Direction:
Search the material for the string "caption" and copy each line where it occurs.
## START Material provided
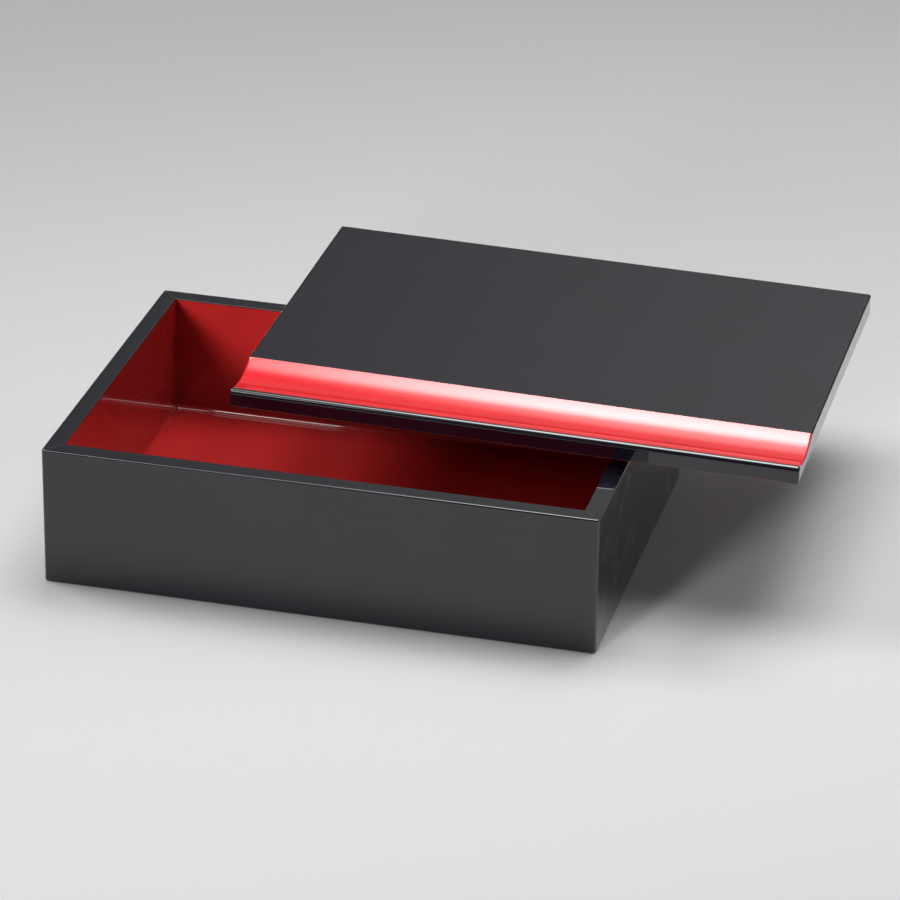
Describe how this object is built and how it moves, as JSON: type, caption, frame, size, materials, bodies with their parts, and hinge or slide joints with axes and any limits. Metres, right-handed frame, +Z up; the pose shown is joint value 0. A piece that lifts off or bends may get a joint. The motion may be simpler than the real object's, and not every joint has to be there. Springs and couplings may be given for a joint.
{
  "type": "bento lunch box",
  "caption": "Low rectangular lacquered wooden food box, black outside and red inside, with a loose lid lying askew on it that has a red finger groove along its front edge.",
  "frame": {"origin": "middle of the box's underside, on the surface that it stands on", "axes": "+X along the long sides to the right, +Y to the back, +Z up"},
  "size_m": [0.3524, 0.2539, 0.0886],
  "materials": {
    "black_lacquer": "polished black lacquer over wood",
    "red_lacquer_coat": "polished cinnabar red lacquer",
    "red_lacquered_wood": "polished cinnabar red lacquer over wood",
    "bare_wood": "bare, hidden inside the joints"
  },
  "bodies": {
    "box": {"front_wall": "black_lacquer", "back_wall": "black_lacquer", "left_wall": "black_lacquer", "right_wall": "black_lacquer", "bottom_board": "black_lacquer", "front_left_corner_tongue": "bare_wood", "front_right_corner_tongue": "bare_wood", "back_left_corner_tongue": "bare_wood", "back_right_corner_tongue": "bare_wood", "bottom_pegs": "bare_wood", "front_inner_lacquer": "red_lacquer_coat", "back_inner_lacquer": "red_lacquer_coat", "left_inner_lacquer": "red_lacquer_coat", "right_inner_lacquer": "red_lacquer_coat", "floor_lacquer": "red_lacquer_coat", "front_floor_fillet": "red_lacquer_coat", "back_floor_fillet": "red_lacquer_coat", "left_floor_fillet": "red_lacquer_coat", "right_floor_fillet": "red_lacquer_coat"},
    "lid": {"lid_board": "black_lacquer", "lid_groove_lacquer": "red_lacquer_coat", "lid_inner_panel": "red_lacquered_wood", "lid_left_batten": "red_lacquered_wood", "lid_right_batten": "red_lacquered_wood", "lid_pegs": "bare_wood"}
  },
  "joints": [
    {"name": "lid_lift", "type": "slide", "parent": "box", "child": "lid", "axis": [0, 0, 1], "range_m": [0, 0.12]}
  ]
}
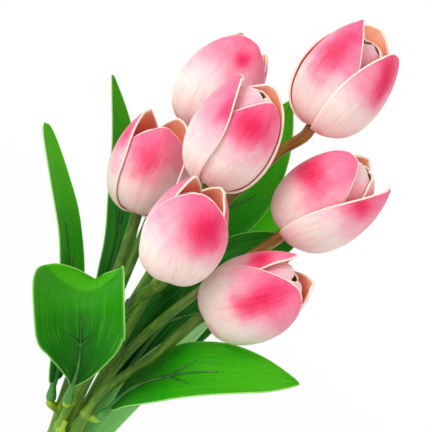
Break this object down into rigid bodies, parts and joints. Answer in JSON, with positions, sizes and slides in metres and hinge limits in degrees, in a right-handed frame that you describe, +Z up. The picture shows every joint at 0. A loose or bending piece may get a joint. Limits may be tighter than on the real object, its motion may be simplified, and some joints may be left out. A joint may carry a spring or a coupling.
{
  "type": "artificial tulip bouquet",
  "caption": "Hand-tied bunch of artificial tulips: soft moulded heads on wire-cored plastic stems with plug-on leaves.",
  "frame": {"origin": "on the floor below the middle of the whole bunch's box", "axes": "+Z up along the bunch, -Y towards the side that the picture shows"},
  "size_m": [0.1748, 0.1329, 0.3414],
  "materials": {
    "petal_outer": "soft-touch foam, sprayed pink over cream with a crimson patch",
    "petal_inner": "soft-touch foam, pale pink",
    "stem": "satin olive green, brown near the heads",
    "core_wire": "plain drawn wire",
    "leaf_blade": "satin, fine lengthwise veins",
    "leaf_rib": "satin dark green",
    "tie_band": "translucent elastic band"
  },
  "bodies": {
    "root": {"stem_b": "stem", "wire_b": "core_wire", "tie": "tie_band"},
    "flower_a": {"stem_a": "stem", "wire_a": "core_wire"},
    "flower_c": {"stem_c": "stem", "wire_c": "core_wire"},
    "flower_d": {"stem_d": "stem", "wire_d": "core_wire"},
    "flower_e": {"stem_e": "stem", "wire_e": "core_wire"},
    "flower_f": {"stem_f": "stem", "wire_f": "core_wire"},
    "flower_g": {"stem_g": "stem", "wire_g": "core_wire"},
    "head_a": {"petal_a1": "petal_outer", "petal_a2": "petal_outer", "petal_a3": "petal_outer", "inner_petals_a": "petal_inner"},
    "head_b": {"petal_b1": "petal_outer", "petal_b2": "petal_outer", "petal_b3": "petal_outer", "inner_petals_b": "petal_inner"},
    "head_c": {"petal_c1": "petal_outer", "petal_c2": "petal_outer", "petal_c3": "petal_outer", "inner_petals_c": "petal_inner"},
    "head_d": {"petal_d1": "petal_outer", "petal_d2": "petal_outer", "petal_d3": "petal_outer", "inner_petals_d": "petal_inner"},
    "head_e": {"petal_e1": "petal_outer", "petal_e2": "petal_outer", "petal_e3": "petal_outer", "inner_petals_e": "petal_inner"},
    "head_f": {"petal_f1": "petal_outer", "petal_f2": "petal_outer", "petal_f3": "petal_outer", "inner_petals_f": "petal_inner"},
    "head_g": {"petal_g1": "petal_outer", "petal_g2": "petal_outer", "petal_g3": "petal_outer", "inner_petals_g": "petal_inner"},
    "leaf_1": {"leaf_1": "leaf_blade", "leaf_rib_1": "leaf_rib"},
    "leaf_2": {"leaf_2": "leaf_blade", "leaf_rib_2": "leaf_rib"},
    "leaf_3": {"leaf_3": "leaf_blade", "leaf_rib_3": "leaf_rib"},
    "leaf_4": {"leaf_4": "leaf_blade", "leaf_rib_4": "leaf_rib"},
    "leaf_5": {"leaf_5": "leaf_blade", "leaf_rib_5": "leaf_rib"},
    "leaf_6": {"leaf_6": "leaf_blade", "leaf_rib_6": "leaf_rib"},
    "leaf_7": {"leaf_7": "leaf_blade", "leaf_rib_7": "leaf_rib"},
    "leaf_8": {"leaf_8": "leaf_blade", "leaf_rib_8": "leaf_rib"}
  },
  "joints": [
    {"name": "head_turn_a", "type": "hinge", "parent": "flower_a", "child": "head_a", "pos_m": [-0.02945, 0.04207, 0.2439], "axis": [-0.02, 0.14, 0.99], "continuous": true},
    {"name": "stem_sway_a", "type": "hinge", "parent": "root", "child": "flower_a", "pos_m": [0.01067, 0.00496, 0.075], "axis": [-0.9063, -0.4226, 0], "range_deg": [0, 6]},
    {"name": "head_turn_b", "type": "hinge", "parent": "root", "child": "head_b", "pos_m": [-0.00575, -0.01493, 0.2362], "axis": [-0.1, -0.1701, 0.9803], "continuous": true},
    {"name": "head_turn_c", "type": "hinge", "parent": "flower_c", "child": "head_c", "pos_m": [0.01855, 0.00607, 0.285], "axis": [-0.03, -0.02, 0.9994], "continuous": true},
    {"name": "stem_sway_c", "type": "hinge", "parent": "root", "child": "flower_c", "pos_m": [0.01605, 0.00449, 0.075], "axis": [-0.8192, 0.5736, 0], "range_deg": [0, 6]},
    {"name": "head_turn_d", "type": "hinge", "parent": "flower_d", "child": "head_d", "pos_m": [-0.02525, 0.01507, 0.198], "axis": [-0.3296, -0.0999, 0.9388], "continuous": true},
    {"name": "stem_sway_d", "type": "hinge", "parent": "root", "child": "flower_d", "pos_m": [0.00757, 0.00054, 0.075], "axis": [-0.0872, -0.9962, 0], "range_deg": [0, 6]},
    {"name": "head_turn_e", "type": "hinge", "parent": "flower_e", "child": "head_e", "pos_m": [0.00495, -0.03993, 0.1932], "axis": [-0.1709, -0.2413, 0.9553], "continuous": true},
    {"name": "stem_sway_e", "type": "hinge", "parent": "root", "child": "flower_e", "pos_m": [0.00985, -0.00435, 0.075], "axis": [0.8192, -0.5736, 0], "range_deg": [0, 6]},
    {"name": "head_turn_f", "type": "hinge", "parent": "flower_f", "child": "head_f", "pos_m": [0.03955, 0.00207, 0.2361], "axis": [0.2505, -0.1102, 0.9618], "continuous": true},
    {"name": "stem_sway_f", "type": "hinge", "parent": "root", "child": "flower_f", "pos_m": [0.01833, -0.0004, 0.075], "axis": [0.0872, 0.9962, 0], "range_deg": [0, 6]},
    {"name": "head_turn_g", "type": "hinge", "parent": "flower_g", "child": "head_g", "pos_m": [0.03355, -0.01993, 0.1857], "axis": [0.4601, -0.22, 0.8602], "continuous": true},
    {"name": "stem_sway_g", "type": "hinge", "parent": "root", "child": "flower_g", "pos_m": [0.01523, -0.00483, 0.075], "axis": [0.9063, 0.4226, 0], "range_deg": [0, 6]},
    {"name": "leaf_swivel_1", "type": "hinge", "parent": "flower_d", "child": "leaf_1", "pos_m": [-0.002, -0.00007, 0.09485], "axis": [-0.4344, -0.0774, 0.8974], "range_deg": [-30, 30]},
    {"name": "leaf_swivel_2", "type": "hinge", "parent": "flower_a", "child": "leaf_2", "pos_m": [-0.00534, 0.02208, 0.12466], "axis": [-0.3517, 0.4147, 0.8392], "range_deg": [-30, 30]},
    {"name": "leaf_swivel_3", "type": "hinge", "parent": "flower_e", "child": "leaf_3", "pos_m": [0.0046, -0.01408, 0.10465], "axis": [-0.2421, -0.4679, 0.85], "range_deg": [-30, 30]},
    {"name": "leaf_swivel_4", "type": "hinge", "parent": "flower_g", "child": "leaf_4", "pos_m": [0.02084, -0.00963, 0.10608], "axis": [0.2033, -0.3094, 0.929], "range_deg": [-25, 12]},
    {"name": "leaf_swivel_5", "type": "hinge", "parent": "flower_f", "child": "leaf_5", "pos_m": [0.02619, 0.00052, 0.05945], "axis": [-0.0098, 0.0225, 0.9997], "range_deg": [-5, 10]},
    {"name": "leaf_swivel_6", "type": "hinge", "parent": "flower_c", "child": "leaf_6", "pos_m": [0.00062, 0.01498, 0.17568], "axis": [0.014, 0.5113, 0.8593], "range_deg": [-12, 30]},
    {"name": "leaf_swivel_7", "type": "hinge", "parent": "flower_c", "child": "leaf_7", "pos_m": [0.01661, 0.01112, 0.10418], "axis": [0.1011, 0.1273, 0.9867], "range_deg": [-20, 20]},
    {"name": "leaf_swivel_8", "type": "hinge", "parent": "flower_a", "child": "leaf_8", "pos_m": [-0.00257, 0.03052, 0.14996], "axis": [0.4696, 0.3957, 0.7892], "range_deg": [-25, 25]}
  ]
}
## END Material provided
Exercise answer:
Describe how this object is built and how it moves, as JSON: type, caption, frame, size, materials, bodies with their parts, and hinge or slide joints with axes and any limits. Metres, right-handed frame, +Z up; the pose shown is joint value 0. A piece that lifts off or bends may get a joint. The motion may be simpler than the real object's, and not every joint has to be there. Springs and couplings may be given for a joint.
  "caption": "Low rectangular lacquered wooden food box, black outside and red inside, with a loose lid lying askew on it that has a red finger groove along its front edge.",
  "caption": "Hand-tied bunch of artificial tulips: soft moulded heads on wire-cored plastic stems with plug-on leaves.",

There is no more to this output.